__TASK DIRECTIONS__
Of the lines in the entries below, state how many hold the word "before". Say nothing else.

__RECORDS TO PROCESS__
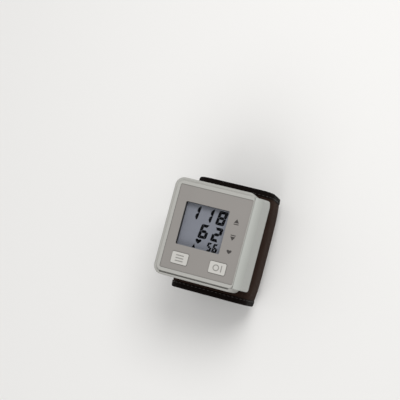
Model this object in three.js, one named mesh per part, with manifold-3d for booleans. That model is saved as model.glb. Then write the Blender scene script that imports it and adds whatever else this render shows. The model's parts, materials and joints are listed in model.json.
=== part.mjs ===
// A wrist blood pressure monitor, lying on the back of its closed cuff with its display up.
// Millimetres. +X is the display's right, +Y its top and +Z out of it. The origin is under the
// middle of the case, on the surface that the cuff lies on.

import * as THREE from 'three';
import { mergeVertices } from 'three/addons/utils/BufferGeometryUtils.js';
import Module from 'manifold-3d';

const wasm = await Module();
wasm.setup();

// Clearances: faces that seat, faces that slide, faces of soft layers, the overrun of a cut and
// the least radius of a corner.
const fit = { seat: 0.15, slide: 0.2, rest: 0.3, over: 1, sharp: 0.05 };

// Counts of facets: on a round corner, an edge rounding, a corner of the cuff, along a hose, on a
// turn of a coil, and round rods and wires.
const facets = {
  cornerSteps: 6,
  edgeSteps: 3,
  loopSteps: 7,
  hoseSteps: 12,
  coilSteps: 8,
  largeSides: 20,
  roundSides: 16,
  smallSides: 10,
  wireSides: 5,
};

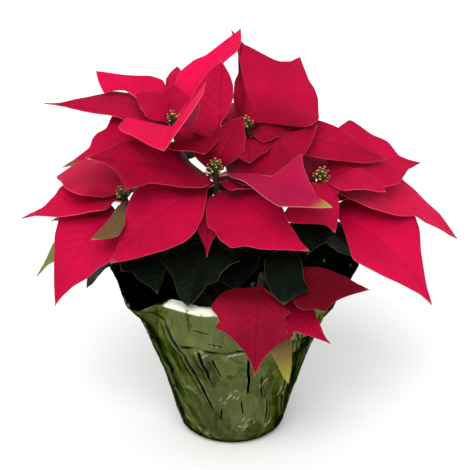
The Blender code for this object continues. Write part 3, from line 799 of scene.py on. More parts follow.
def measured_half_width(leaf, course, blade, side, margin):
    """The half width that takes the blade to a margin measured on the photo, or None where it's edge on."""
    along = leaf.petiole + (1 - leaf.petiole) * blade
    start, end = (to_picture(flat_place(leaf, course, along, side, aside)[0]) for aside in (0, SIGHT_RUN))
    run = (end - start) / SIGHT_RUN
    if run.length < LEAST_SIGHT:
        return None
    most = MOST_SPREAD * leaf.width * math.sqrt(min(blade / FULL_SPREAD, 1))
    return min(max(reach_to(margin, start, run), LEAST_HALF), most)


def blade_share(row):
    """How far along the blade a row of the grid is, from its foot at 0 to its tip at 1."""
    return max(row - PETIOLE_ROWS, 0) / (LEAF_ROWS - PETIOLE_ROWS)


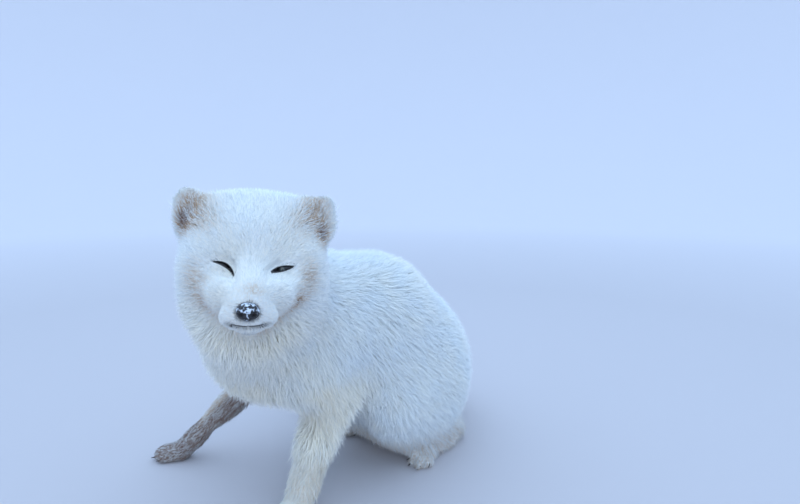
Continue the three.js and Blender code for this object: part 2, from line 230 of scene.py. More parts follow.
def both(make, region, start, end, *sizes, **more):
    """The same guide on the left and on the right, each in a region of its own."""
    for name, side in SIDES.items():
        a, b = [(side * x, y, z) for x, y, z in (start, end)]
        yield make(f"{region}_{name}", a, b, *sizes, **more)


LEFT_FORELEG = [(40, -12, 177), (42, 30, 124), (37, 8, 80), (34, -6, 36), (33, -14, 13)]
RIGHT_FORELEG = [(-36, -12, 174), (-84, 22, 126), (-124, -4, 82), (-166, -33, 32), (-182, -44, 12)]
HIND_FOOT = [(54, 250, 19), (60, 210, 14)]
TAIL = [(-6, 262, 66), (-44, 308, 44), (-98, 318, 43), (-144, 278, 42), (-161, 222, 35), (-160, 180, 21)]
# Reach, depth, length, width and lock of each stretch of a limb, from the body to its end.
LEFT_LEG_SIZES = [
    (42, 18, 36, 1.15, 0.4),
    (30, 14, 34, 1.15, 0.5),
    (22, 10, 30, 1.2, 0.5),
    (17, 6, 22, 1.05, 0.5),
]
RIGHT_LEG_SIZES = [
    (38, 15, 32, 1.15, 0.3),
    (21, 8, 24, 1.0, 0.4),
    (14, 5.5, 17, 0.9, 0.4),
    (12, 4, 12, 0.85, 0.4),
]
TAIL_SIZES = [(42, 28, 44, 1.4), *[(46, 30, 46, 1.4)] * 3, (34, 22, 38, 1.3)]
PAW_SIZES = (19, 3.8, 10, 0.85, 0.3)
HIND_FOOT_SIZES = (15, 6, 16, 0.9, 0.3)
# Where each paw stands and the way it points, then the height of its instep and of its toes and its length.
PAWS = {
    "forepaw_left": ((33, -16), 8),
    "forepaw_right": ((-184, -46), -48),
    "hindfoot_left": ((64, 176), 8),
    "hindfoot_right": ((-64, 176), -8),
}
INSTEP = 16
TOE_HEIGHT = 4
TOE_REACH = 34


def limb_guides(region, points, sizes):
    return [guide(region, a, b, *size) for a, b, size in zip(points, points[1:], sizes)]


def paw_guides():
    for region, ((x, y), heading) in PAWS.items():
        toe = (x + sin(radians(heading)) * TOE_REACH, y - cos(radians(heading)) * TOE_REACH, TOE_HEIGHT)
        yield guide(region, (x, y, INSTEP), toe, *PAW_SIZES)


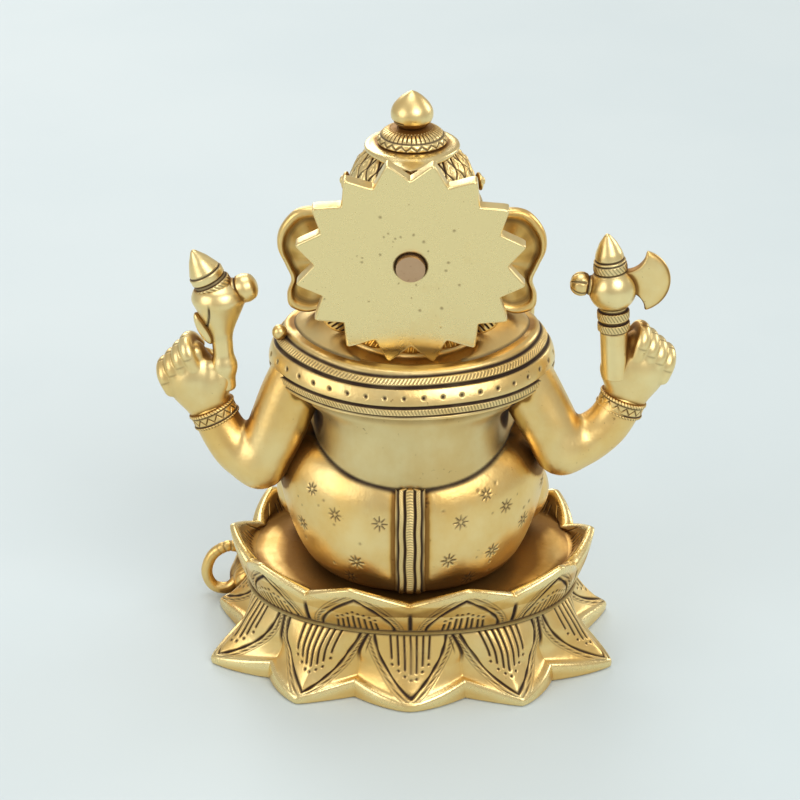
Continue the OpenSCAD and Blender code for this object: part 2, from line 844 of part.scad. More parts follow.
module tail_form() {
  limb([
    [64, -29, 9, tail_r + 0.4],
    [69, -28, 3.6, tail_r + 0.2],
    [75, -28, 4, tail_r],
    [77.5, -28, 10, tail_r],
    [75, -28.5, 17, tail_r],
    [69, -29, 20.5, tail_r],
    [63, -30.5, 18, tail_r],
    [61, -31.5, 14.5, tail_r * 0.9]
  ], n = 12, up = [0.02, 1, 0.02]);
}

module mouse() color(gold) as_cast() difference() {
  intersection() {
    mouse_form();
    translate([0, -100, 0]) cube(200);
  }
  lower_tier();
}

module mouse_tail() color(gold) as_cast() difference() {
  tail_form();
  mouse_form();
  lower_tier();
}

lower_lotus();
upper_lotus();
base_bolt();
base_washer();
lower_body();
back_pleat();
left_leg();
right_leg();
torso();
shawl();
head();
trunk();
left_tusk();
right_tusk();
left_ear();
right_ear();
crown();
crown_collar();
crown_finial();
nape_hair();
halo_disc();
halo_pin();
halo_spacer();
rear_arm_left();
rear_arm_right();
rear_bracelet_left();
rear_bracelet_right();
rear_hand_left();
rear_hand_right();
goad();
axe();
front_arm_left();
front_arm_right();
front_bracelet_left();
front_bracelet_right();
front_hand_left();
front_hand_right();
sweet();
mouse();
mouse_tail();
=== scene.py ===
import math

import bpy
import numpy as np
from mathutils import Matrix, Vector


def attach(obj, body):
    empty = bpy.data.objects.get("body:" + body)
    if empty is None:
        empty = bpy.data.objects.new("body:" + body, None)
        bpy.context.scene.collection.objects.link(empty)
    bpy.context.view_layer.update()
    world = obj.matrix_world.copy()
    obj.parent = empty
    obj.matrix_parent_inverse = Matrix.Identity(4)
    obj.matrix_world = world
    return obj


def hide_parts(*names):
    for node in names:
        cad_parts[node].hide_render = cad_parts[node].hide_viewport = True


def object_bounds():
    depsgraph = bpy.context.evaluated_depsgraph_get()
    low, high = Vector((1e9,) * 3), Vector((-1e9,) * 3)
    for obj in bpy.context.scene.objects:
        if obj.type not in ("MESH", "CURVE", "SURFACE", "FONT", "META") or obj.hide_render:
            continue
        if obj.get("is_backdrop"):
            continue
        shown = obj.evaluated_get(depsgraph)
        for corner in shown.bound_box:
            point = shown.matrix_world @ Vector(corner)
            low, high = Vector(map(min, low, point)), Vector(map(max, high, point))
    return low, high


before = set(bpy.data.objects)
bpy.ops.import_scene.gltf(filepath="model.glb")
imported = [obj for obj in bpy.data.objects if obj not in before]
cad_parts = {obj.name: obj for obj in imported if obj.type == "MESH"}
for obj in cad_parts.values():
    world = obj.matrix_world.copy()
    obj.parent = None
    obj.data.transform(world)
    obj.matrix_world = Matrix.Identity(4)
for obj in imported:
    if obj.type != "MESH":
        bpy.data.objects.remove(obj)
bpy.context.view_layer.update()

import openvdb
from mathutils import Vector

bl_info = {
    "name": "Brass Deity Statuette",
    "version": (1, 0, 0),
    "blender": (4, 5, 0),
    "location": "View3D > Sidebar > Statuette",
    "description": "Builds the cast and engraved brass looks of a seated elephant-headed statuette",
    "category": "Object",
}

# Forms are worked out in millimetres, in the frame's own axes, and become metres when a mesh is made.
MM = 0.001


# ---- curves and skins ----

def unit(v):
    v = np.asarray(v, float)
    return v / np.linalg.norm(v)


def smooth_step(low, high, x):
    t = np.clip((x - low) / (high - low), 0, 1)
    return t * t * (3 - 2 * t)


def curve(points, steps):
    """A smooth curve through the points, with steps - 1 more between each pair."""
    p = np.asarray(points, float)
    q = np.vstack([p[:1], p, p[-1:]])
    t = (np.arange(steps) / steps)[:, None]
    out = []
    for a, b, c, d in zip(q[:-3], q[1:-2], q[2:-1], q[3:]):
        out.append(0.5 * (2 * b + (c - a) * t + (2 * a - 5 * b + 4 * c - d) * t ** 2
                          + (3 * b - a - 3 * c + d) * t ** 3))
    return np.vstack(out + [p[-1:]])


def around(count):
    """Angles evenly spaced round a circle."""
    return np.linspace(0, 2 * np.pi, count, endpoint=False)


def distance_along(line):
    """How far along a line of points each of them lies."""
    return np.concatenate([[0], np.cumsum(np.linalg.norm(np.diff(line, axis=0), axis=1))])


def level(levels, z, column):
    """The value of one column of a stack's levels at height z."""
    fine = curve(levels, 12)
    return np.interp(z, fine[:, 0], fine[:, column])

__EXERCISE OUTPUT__
2